_Problem description_:
From the first line of the data below, repeat each line exactly until you reach the line with "import Module from 'manifold-3d';"; include that line too.

_Provided material_:
☆ ☆ ☆ ☆

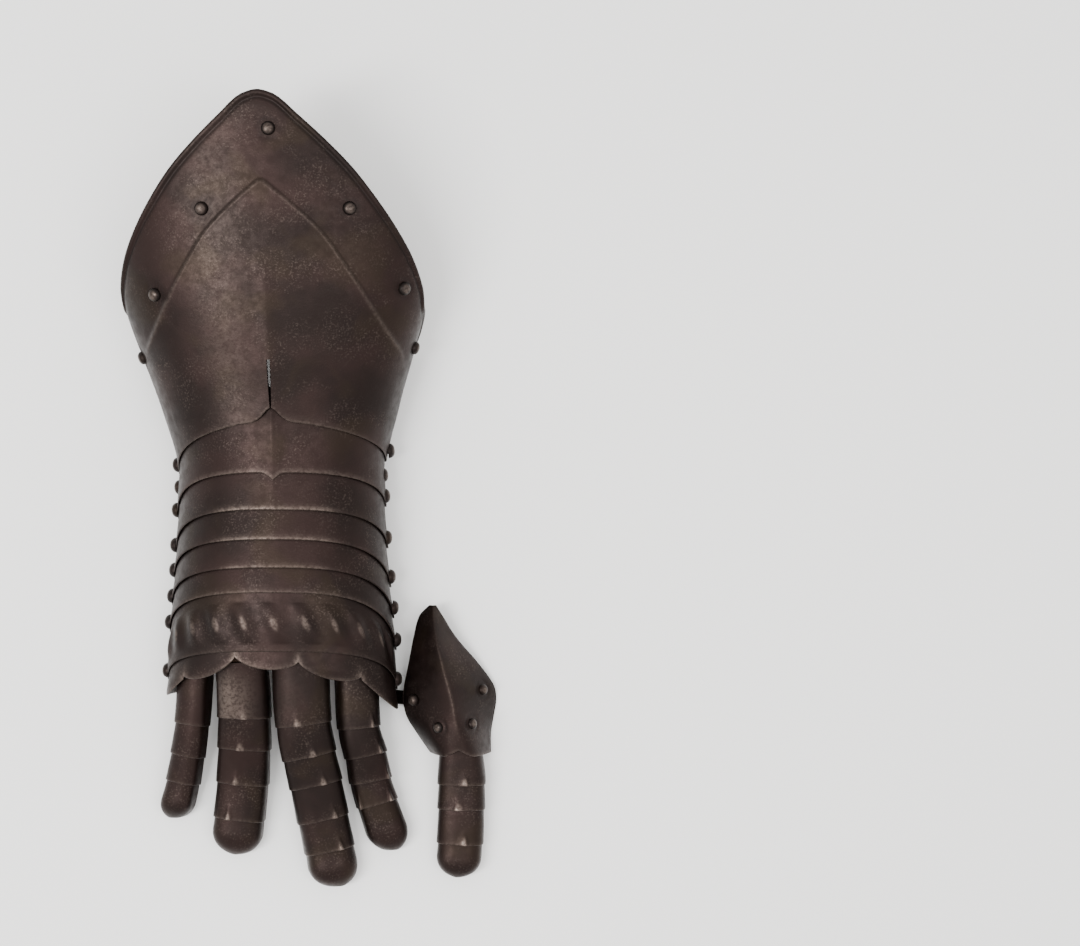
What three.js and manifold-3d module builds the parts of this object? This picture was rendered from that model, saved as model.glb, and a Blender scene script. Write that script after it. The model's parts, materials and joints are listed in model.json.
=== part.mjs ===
// Armoured gauntlet for a right hand: a pointed cuff, seven plates that shingle over the
// wrist and the back of the hand, and small lames on leather strips over fingers and thumb.
// Millimetres, +Z up. It lies back of the hand up: the cuff's point is at +Y, the finger
// tips at -Y, the thumb at +X. The origin is under the middle of the whole gauntlet.
import * as THREE from 'three';
import { mergeVertices } from 'three/addons/utils/BufferGeometryUtils.js';
import Module from 'manifold-3d';

const wasm = await Module();
wasm.setup();

// ---------------------------------------------------------------- driving dimensions
const SHEET = 1.3; // steel of the cuff and the hand plates
const SMALL_SHEET = 1.0; // steel of the finger and thumb lames
const HAND_X = -15.6; // the hand's middle line
const CENTRE_SHIFT = { x: 0.36, y: 0.69 }; // brings the middle of the whole to the origin
const CUFF_LEAN = 0.0235; // the cuff leans to the little finger's side, mm for each mm
const WRIST_Y = 20; // where that lean starts
const FIT = 0.35; // gap between pieces that touch
const SLIDE = 0.65; // least gap between plates that slide over each other
const FLEX = THREE.MathUtils.degToRad(3); // each plate's bend towards the palm
const EAR = 5.5; // plate left beyond a pivot, along the side wall
const PIVOT_Z = 14; // height of the pivots over the plates' feet
const HOLE_RADIUS = 1.9;
const SHANK_RADIUS = 1.5;
const HEAD_RADIUS = 3.75; // domed rivet heads
const HEAD_HEIGHT = 3.1;
const BURR_RADIUS = 2.4; // the rivets' peened inner ends
const BURR_HEIGHT = 0.9;
const ROUND_SIDES = 8; // facets round a rivet
const FACET_SLACK = 0.2; // how far a facet may lie from the true surface under a rivet
const COLUMNS = 20; // facets across a plate
const ARCH_SHARE = 0.82; // share of a half section that is arch; the rest is side wall
const EAR_SHARE = 0.84; // share of a half section where a plate's edge reaches its ear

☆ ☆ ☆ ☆

_Task output_:
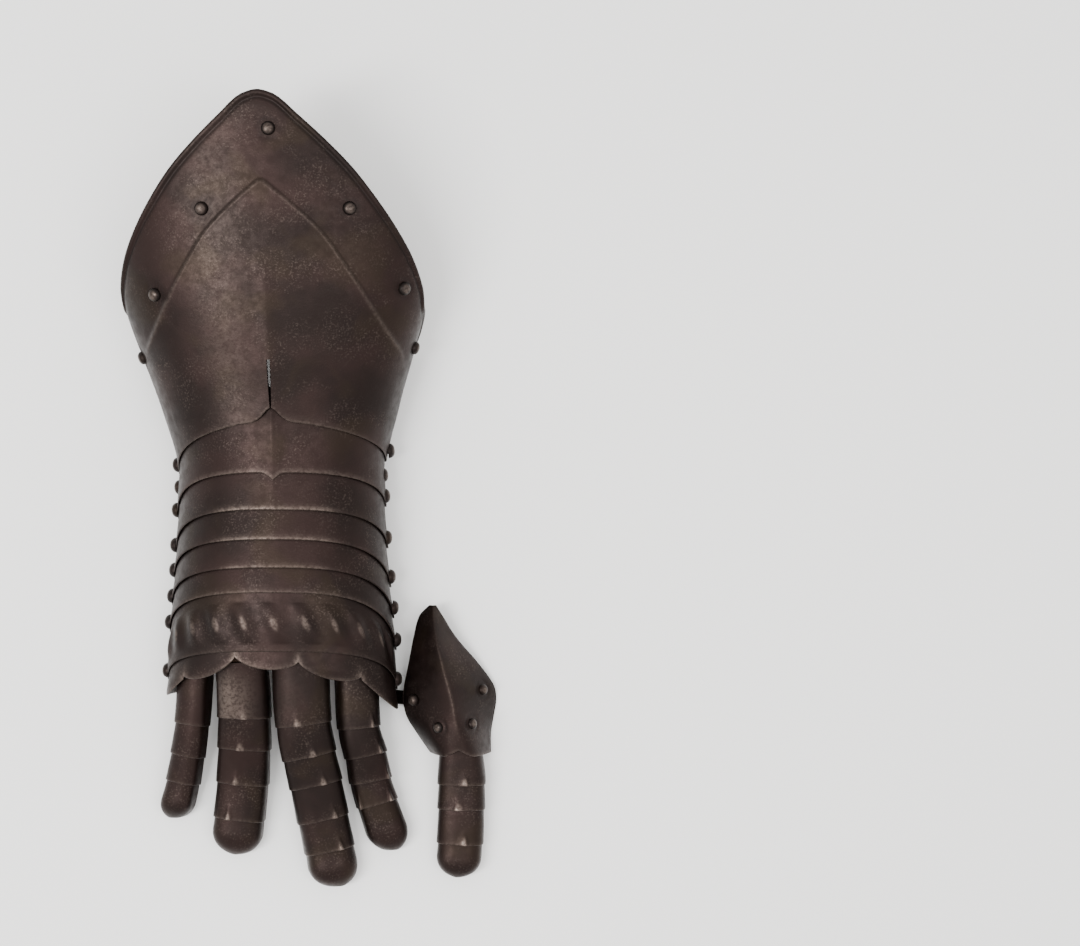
What three.js and manifold-3d module builds the parts of this object? This picture was rendered from that model, saved as model.glb, and a Blender scene script. Write that script after it. The model's parts, materials and joints are listed in model.json.
=== part.mjs ===
// Armoured gauntlet for a right hand: a pointed cuff, seven plates that shingle over the
// wrist and the back of the hand, and small lames on leather strips over fingers and thumb.
// Millimetres, +Z up. It lies back of the hand up: the cuff's point is at +Y, the finger
// tips at -Y, the thumb at +X. The origin is under the middle of the whole gauntlet.
import * as THREE from 'three';
import { mergeVertices } from 'three/addons/utils/BufferGeometryUtils.js';
import Module from 'manifold-3d';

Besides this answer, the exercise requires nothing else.